3) Set Expectations With Practical Policies
People need to know what’s okay, what’s not, and how issues will be handled. Well-drafted policies and procedures make that clear and help you respond consistently.
- Code of conduct, bullying and sexual harassment policy, complaint handling, and performance management procedure.
- Remote work, hours of work and contactability expectations (including after-hours boundaries).
- Change management and consultation procedures when roles or structures shift.
It’s easier to manage risks with a set of embedded, easy-to-read policies in a single place like a staff handbook. Many businesses adopt a tailored Staff Handbook and a core Workplace Policy suite so workers know where to go and what to expect.
4) Upskill Your Leaders
- Train managers to spot early warning signs (withdrawal, conflict, mistakes, absenteeism).
- Teach confident conversations: setting expectations, giving feedback, and addressing behaviour respectfully and early.
- Ensure managers know the pathways for support and escalation inside your business.
5) Provide Access To Support
- Offer Employee Assistance Program (EAP) or access to mental health resources.
- Provide practical flexibility where possible to help people manage life events.
- Communicate clearly about leave options (e.g. personal/carer’s leave and how to request it). When stress-related absence arises, this guide to managing stress leave can help you respond lawfully and sensitively.
6) Respond Early To Behavioural Risks
Bullying, harassment or discrimination can create serious psychosocial harm and legal exposure. Act quickly, follow your procedures, and keep parties informed about the process.
Where safety is a concern during an investigation, you may need to adjust duties or, in some cases, consider standing someone down pending investigation. Get advice before taking steps that affect pay or duties.
Build A Supportive Culture And An Action Plan
Controls are strongest when they’re underpinned by a culture of respect, transparency and fairness. Culture doesn’t change overnight-but small, consistent steps add up.
Culture: Make It Safe To Speak Up
- Leaders model respectful behaviour and set clear standards.
- Psychological safety in meetings: invite questions, admit mistakes, and follow up on feedback.
- Recognise and reward positive behaviours, not just outcomes.
- Make reporting simple and protect people from reprisal.
Action Plan: Keep It Simple And Measurable
Turn your risk assessment into a clear plan that people can follow. Include:
- Objectives: What a psychologically safer workplace looks like for your team.
- Controls and owners: Who is responsible for each action (e.g. policy rollout, training, workload review).
- Timeframes and checkpoints: Dates for implementation and review.
- Measures: How you’ll track progress (survey results, leave and turnover trends, incident data).
Review the plan with your workers or HSRs and adjust as you learn what works. If controls require changes to roles or rosters, make sure you follow your change processes and consider whether any employment contract changes are needed.
Practical Tips For Small Businesses
Smaller businesses can manage psychosocial risks effectively without heavy bureaucracy. Focus on clarity, consistency and early action.
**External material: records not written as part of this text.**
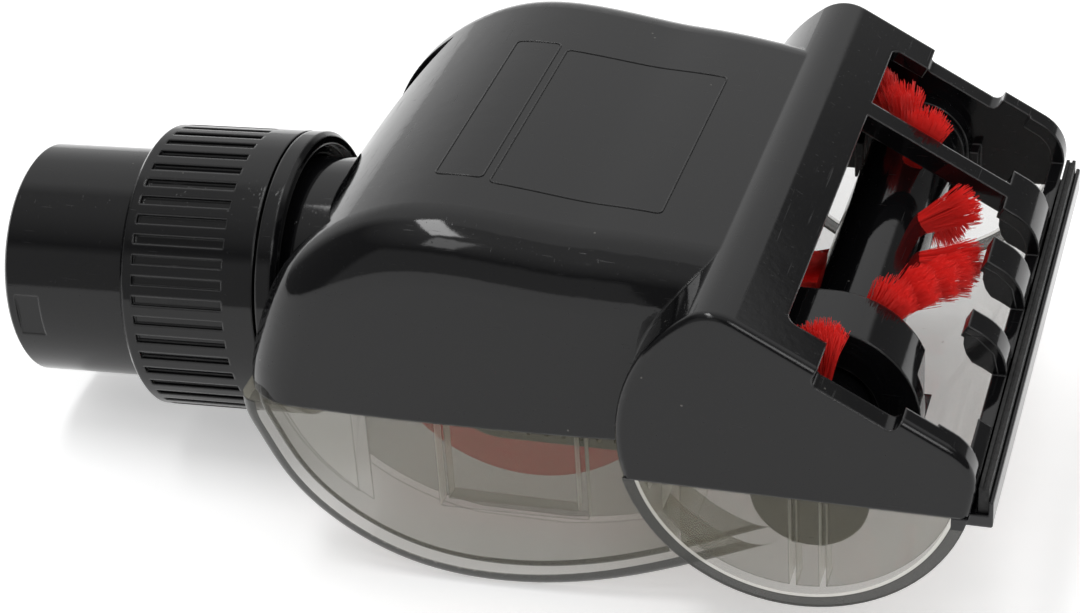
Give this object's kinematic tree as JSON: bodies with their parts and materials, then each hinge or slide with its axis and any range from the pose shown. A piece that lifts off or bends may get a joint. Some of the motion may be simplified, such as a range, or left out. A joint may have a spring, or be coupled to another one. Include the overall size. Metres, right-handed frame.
{
  "type": "vacuum turbo brush",
  "caption": "Air-driven turbo brush head with swivel tube, see-through turbine cover, bristle roller in a sloping sole and toothed belt drive.",
  "frame": {"origin": "centre of the connector tube's open end, on the tube's axis", "axes": "+X forward from the tube to the roller, +Y to the side away from the belt, +Z towards the sole and its mouth; the head lies sole up as pictured"},
  "size_m": [0.1576, 0.0942, 0.059],
  "materials": {
    "black_plastic": "glossy, lightly scratched",
    "clear_plastic": "smoky see-through, lightly scratched",
    "red_plastic": "satin",
    "red_bristle": "stiff bristle",
    "steel": "ground",
    "bronze": "dull",
    "black_rubber": "matte",
    "felt": "felt"
  },
  "bodies": {
    "housing": {"swivel_seal": "felt", "neck_tube": "black_plastic", "base_housing": "black_plastic", "clear_cover": "clear_plastic", "front_strip": "black_rubber", "turbine_bearing_near": "steel", "turbine_bearing_far": "steel", "bearing_mount_near": "black_rubber", "bearing_mount_far": "black_rubber", "drive_belt": "black_rubber", "roller_bush_near": "bronze", "roller_bearing_block_near": "black_plastic", "roller_bush_far": "bronze", "roller_bearing_block_far": "black_plastic"},
    "swivel": {"connector_tube": "black_plastic", "grip_collar": "black_plastic", "swivel_retaining_ring": "black_plastic"},
    "turbine": {"turbine_wheel": "red_plastic", "turbine_shaft": "steel", "turbine_pulley": "red_plastic"},
    "roller": {"roller_core": "black_plastic", "roller_pulley": "black_plastic", "bristle_row_a": "red_bristle", "bristle_row_b": "red_bristle", "roller_axle_near": "steel", "roller_axle_far": "steel", "roller_end_cap_near": "black_plastic", "roller_end_cap_far": "black_plastic"}
  },
  "joints": [
    {"name": "connector_swivel", "type": "hinge", "parent": "housing", "child": "swivel", "pos_m": [0, 0, 0], "axis": [0.999, 0, 0.0436], "continuous": true},
    {"name": "turbine_spin", "type": "hinge", "parent": "housing", "child": "turbine", "pos_m": [0.0846, 0, 0.0068], "axis": [0, 1, 0], "continuous": true},
    {"name": "roller_spin", "type": "hinge", "parent": "housing", "child": "roller", "pos_m": [0.1316, 0, 0.0104], "axis": [0, 1, 0], "continuous": true}
  ],
  "couplings": [
    {"joint": "roller_spin", "follows": "turbine_spin", "ratio": 0.66667}
  ]
}
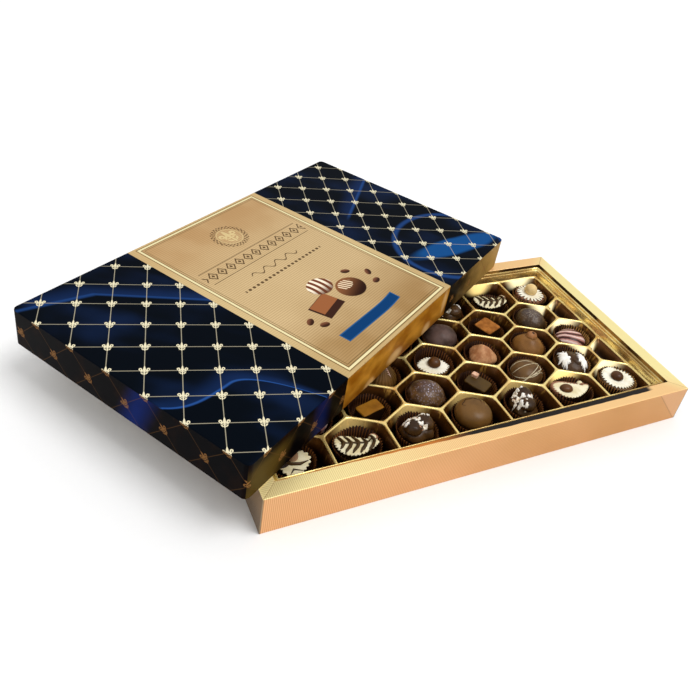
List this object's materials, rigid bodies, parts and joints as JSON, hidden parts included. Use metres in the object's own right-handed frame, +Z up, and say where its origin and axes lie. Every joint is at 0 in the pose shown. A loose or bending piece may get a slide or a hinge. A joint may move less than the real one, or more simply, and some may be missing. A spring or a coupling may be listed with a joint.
{
  "type": "box of chocolate pralines",
  "caption": "Flat gold card tray of assorted pralines in paper cups in a honeycomb foil insert, with its dark blue patterned lid lying loose across one end.",
  "frame": {"origin": "middle of the footprint of tray and lid together, on the surface the tray stands on", "axes": "+X along the tray's long front edge, left to right; +Y from the tray's front to its back; +Z up"},
  "size_m": [0.454, 0.3522, 0.0593],
  "materials": {
    "gold_card": "pale gold foil board with fine embossed ribs",
    "gold_foil": "bright gold metallised plastic",
    "printed_card": "glossy printed board, dark blue with gold",
    "dark_chocolate": "satin",
    "milk_chocolate": "satin",
    "cream_filling": "satin"
  },
  "bodies": {
    "root": {"a1_almond_cream": "cream_filling", "a2_zebra_drop": "dark_chocolate", "a3_nut_cluster": "dark_chocolate", "a4_capped_ball": "milk_chocolate", "a5_nut_cluster": "dark_chocolate", "a6_cream_bean": "cream_filling", "a7_cream_round": "cream_filling", "b1_striped_dome": "milk_chocolate", "b2_golden_block": "milk_chocolate", "b3_speckled_dome": "dark_chocolate", "b4_square_block": "dark_chocolate", "b5_drizzled_dome": "dark_chocolate", "b6_white_patch": "dark_chocolate", "c1_cream_round": "cream_filling", "c2_cocoa_diamond": "milk_chocolate", "c3_ribbed_cone": "milk_chocolate", "c4_cream_lens": "cream_filling", "c5_milk_trefoil": "milk_chocolate", "c6_nut_dome": "milk_chocolate", "c7_striped_dome": "milk_chocolate", "d1_nut_dome": "milk_chocolate", "d2_white_patch": "dark_chocolate", "d3_cream_bean": "cream_filling", "d4_plum_dome": "dark_chocolate", "d5_cocoa_diamond": "milk_chocolate", "d6_star_dome": "dark_chocolate", "e1_capped_ball": "milk_chocolate", "e2_drizzled_dome": "dark_chocolate", "e3_cream_lens": "cream_filling", "e4_square_block": "dark_chocolate", "e5_nut_cluster": "dark_chocolate", "e6_zebra_drop": "dark_chocolate", "e7_cream_peak": "cream_filling", "insert": "gold_foil", "lid": "printed_card", "tray": "gold_card"}
  },
  "joints": []
}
- Start with a simple risk register: List top hazards, current controls and one improvement for each. Update it quarterly.
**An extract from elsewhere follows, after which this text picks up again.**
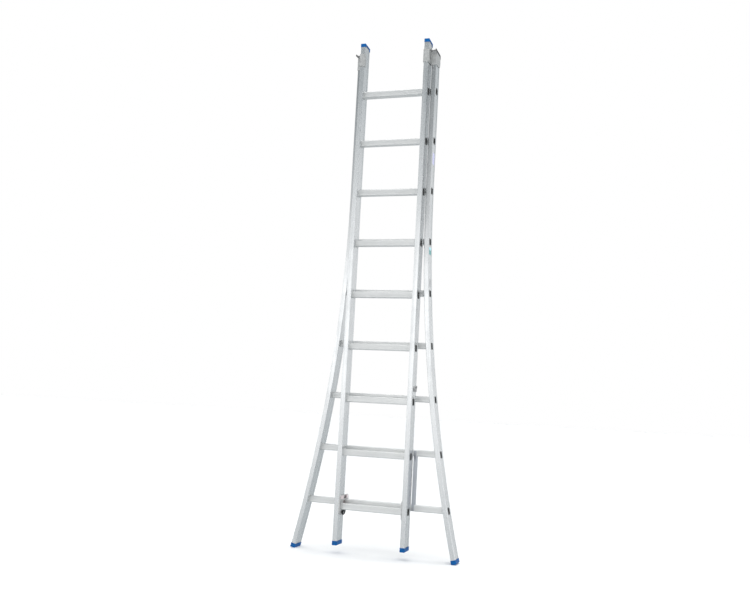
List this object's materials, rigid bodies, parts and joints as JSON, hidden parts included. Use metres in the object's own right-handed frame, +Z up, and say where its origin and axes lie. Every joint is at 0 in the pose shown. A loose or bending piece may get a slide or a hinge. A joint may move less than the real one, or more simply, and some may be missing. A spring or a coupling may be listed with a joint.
{
  "type": "multi position ladder",
  "caption": "Aluminium multi position ladder: a narrow section slides and swings out on top guides against a wider section with a curved broad foot, blue plastic ends",
  "frame": {"origin": "On the floor under the middle of the closed ladder's bounding box", "axes": "X across the ladder, -Y the climbing side, Z up"},
  "size_m": [0.902, 0.1411, 2.768],
  "materials": {
    "stile_aluminium": "mill finish, drawn along the length",
    "rung_aluminium": "ribbed extrusion",
    "brace_aluminium": "mill finish",
    "bracket_steel": "zinc plated pressed sheet",
    "hook_steel": "zinc plated plate",
    "stop_steel": "zinc plated plate",
    "bolt_steel": "dark plated",
    "rivet_aluminium": "dome heads",
    "blue_plastic": "moulded, fine grain",
    "dark_plastic": "moulded"
  },
  "bodies": {
    "rear_section": {"pivot_bolt_left": "bolt_steel", "pivot_bolt_right": "bolt_steel", "rear_foot_left": "blue_plastic", "rear_foot_right": "blue_plastic", "rear_rivets": "rivet_aluminium", "rear_rung_1": "rung_aluminium", "rear_rung_2": "rung_aluminium", "rear_rung_3": "rung_aluminium", "rear_rung_4": "rung_aluminium", "rear_rung_5": "rung_aluminium", "rear_rung_6": "rung_aluminium", "rear_rung_7": "rung_aluminium", "rear_rung_8": "rung_aluminium", "rear_rung_9": "rung_aluminium", "rear_stile_left": "stile_aluminium", "rear_stile_right": "stile_aluminium", "rung_brace_left": "brace_aluminium", "rung_brace_right": "brace_aluminium", "top_bracket_left": "bracket_steel", "top_bracket_right": "bracket_steel"},
    "top_guides": {"guide_sleeve_left": "bracket_steel", "guide_sleeve_right": "bracket_steel"},
    "front_section": {"extension_stop_left": "stop_steel", "extension_stop_right": "stop_steel", "front_cap_left": "blue_plastic", "front_cap_right": "blue_plastic", "front_foot_left": "blue_plastic", "front_foot_right": "blue_plastic", "front_rivets": "rivet_aluminium", "front_rung_1": "rung_aluminium", "front_rung_2": "rung_aluminium", "front_rung_3": "rung_aluminium", "front_rung_4": "rung_aluminium", "front_rung_5": "rung_aluminium", "front_rung_6": "rung_aluminium", "front_rung_7": "rung_aluminium", "front_rung_8": "rung_aluminium", "front_rung_9": "rung_aluminium", "front_stile_left": "stile_aluminium", "front_stile_right": "stile_aluminium", "hook_plate_left": "hook_steel", "hook_plate_right": "hook_steel", "latch_pin_left": "bolt_steel", "latch_pin_right": "bolt_steel"},
    "latch_left": {"hook_latch_left": "dark_plastic"},
    "latch_right": {"hook_latch_right": "dark_plastic"}
  },
  "joints": [
    {"name": "spread", "type": "hinge", "parent": "rear_section", "child": "top_guides", "pos_m": [0, -0.0375, 2.708], "axis": [-1, 0, 0], "range_deg": [0, 35]},
    {"name": "extend", "type": "slide", "parent": "top_guides", "child": "front_section", "axis": [0, 0, 1], "range_m": [0, 1.68]},
    {"name": "latch_left", "type": "hinge", "parent": "front_section", "child": "latch_left", "pos_m": [-0.1621, -0.0195, 0.208], "axis": [-1, 0, 0], "range_deg": [0, 80], "stiffness_Nm_per_rad": 0.02, "springref_deg": -34.38},
    {"name": "latch_right", "type": "hinge", "parent": "front_section", "child": "latch_right", "pos_m": [0.1621, -0.0195, 0.208], "axis": [-1, 0, 0], "range_deg": [0, 80], "stiffness_Nm_per_rad": 0.02, "springref_deg": -34.38}
  ]
}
- Embed expectations in contracts: Make sure each Employment Contract or casual agreement aligns with your work design (hours, duties, reporting lines, conduct).
- Train once, reinforce often: Short, practical refreshers beat long, one-off sessions.
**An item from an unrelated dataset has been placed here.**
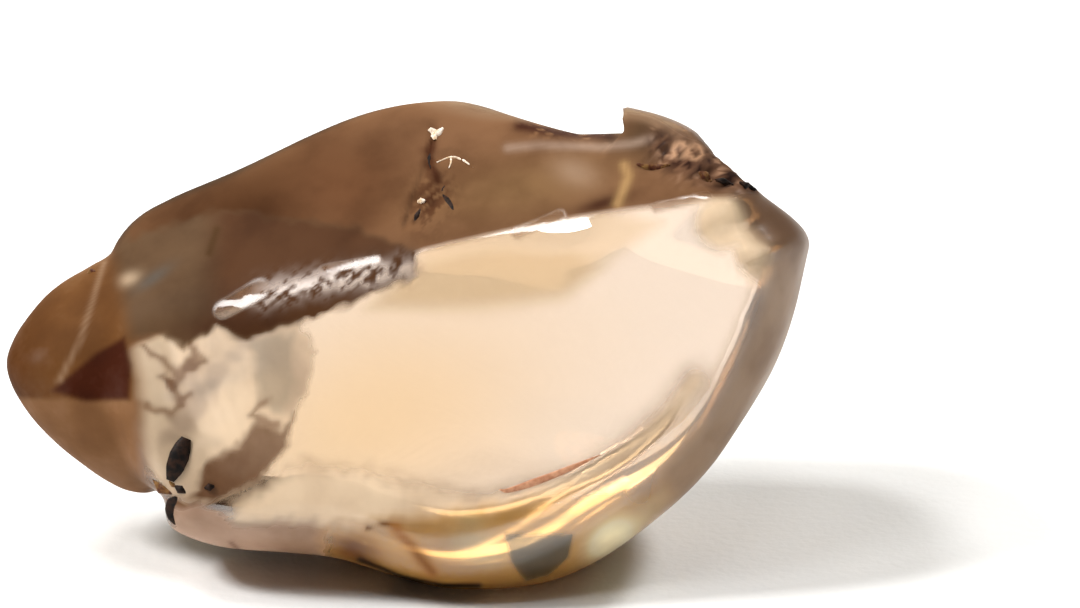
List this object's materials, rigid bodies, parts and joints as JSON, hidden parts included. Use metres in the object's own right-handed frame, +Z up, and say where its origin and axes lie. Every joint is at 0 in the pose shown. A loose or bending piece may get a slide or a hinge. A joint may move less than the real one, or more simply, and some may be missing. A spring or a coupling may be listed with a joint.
{
  "type": "rough diamond",
  "caption": "Rough brown diamond: a flattened, rounded crystal with a pale front face, a sloping top face, a small lobe at one end and a flat base to rest on.",
  "frame": {"origin": "middle of the bottom of the stone's box, at the level of the flat face on which it rests", "axes": "+Z up from the base face, +X along the stone's length towards the thick end, away from the small lobe; the large pale front face looks towards -Y and leans back"},
  "size_m": [0.008, 0.004, 0.0044],
  "materials": {
    "brown_crystal": "clear brown crystal with glassy etched faces, lightly frosted on top"
  },
  "bodies": {
    "root": {"rough_diamond": "brown_crystal"}
  },
  "joints": []
}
- Use clear scripts and processes: For customer aggression, complaints or incidents, provide step-by-step guides so workers know what to do under pressure.
- Know your triggers for help: Escalate early if there are safety risks or contested facts-an experienced employment lawyer can help you navigate complex or sensitive cases.
- Document as you go: Keep brief notes of key conversations and actions-this supports fair decision-making and compliance.
Compliance Snapshot: How WHS And Employment Law Interact
To round things out, here’s how the legal pieces fit together for psychosocial hazards:
- WHS duties (PCBU): Proactive risk management for psychological health-identify, assess, control, consult, and review.
- Codes and guidance: Use applicable codes of practice and regulator guidance in your jurisdiction to choose practical controls suited to your risks.
- Bullying and harassment: Manage under both WHS and employment policies. The Fair Work Commission can make “stop bullying” and “stop sexual harassment” orders.
- Investigations: Use fair processes and provide support to all parties. If drug or alcohol risks are relevant to your workplace, ensure your approach aligns with your policy and these legal guidelines for drug testing.
- Leave and adjustments: Handle requests consistently and in line with your policies and the National Employment Standards. For complex personal circumstances, consider options under unpaid leave alongside paid entitlements.
- Policy and training: Keep policies current, accessible and reinforced. A consolidated Staff Handbook helps with consistency and onboarding.
Key Takeaways
- Psychosocial hazards are work-related factors that can harm mental health-like excessive workload, low control, poor support, or bullying.
- Australian WHS laws require you to manage psychosocial risks so far as is reasonably practicable-identify hazards, consult workers, implement controls and review them.
- Use practical controls that combine job design, supportive leadership, clear policies and individual support, backed by simple documentation and reviews.
- Respond early to behavioural risks with fair processes; consider options like temporary adjustments or, where appropriate, standing down pending investigation.
- Policies, contracts and training set clear expectations-core tools include a Workplace Policy suite, a tailored Staff Handbook and up-to-date Employment Contracts.
- If you’re unsure how WHS duties intersect with employment law in your state or territory, speaking with an employment lawyer can help you implement practical, compliant controls.